Anyhow, the implication sought, of course, is that the fluid Viaductus Method is a Non-Method Method. The method is a the medium is the message-method, demonstrating by embodying, illustrating by reflecting, talking by walking the talk. A Via Aqua-ish Viaductus-Method.
No Concrete Accretion
The way of which we speak could be called the way of no, the way of Zero, the way of no way, the Via Negativa. It is an abstract way, requiring that the concrete be subtracted, perhaps also that the discrete be retracted, to allow the abstract to be enacted.
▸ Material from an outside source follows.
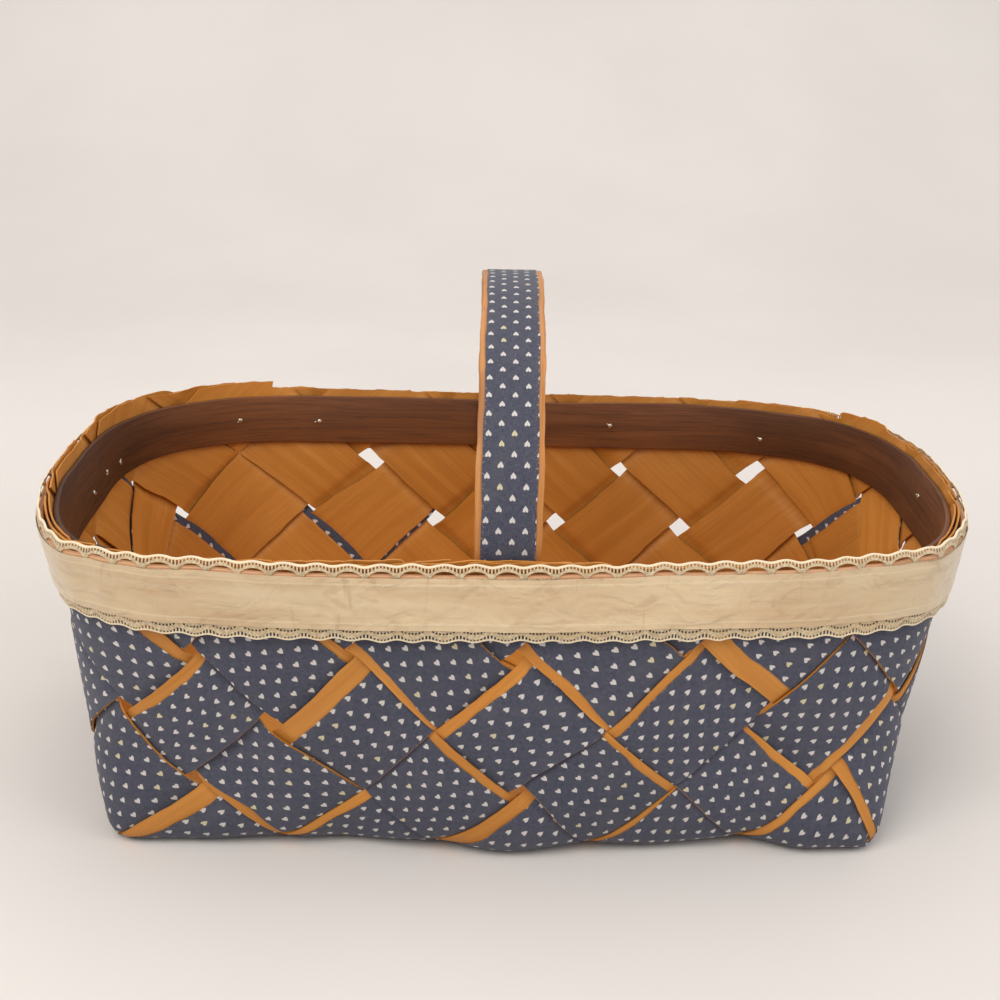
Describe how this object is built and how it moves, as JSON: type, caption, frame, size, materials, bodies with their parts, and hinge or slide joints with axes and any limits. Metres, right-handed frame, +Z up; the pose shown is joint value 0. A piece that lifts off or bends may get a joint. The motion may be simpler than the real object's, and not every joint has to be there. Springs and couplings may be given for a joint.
{
  "type": "plaited splint basket",
  "caption": "Oblong bias-plaited splint basket with fabric-faced splints, a flared hooped rim under ribbon and lace, and a fixed arched handle.",
  "frame": {"origin": "centre of the bounding box, on the plane that the base rests on", "axes": "+X along the long side of the rim, +Y across it in the plane of the handle, +Z up"},
  "size_m": [0.4134, 0.2578, 0.226],
  "materials": {
    "veneer": "bare thin veneer, satin",
    "calico": "printed cotton, matt",
    "hoop": "dark stained, worn satin",
    "ribbon": "satin weave, soft sheen",
    "lace": "cotton lace, matt",
    "handle": "oiled, satin",
    "nail": "dull steel"
  },
  "bodies": {
    "root": {"splint_rising_01": "veneer", "splint_rising_02": "veneer", "splint_rising_03": "veneer", "splint_rising_04": "veneer", "splint_rising_05": "veneer", "splint_rising_06": "veneer", "splint_rising_07": "veneer", "splint_rising_08": "veneer", "calico_rising_01": "calico", "calico_rising_02": "calico", "calico_rising_03": "calico", "calico_rising_04": "calico", "calico_rising_05": "calico", "calico_rising_06": "calico", "calico_rising_07": "calico", "calico_rising_08": "calico", "splint_falling_01": "veneer", "splint_falling_02": "veneer", "splint_falling_03": "veneer", "splint_falling_04": "veneer", "splint_falling_05": "veneer", "splint_falling_06": "veneer", "splint_falling_07": "veneer", "splint_falling_08": "veneer", "calico_falling_01": "calico", "calico_falling_02": "calico", "calico_falling_03": "calico", "calico_falling_04": "calico", "calico_falling_05": "calico", "calico_falling_06": "calico", "calico_falling_07": "calico", "calico_falling_08": "calico", "inner_hoop": "hoop", "outer_hoop": "hoop", "ribbon": "ribbon", "upper_lace": "lace", "lower_lace": "lace", "handle": "handle", "handle_calico": "calico", "rim_nail_01": "nail", "rim_nail_02": "nail", "rim_nail_03": "nail", "rim_nail_04": "nail", "rim_nail_05": "nail", "rim_nail_06": "nail", "rim_nail_07": "nail", "rim_nail_08": "nail", "rim_nail_09": "nail", "rim_nail_10": "nail", "rim_nail_11": "nail", "rim_nail_12": "nail", "handle_tack_1": "nail", "handle_tack_2": "nail", "handle_tack_3": "nail", "handle_tack_4": "nail"}
  },
  "joints": []
}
The path of the No-Way is a road via which one can find new ways, empty of the old ways. The No-Way Way is a very concrete way. As is concrete itself, the ingredients turning and tumbling and mixing together to form a sticky, smooth material. It need not be perfectly smooth, it need not be like, say, water, but must be self-similar enough.
Same-same but not same same-same. Same-same-ish.
Water Is Not Same-Same-ish
Actually, the smoothness of water would not be good for concrete, for concrete would not be able to hold things together if it was like water. Water may be smooth, but it lacks the stickiness of concrete. Water is more towards same-same than same-same-ish.
Concrete needs to have a level of granularity, but it must not have a granularity that is too granular. Make it too quick and it will become no concrete brick, even less a corner stone, neither will making it too thick to stick do the trick with the brick.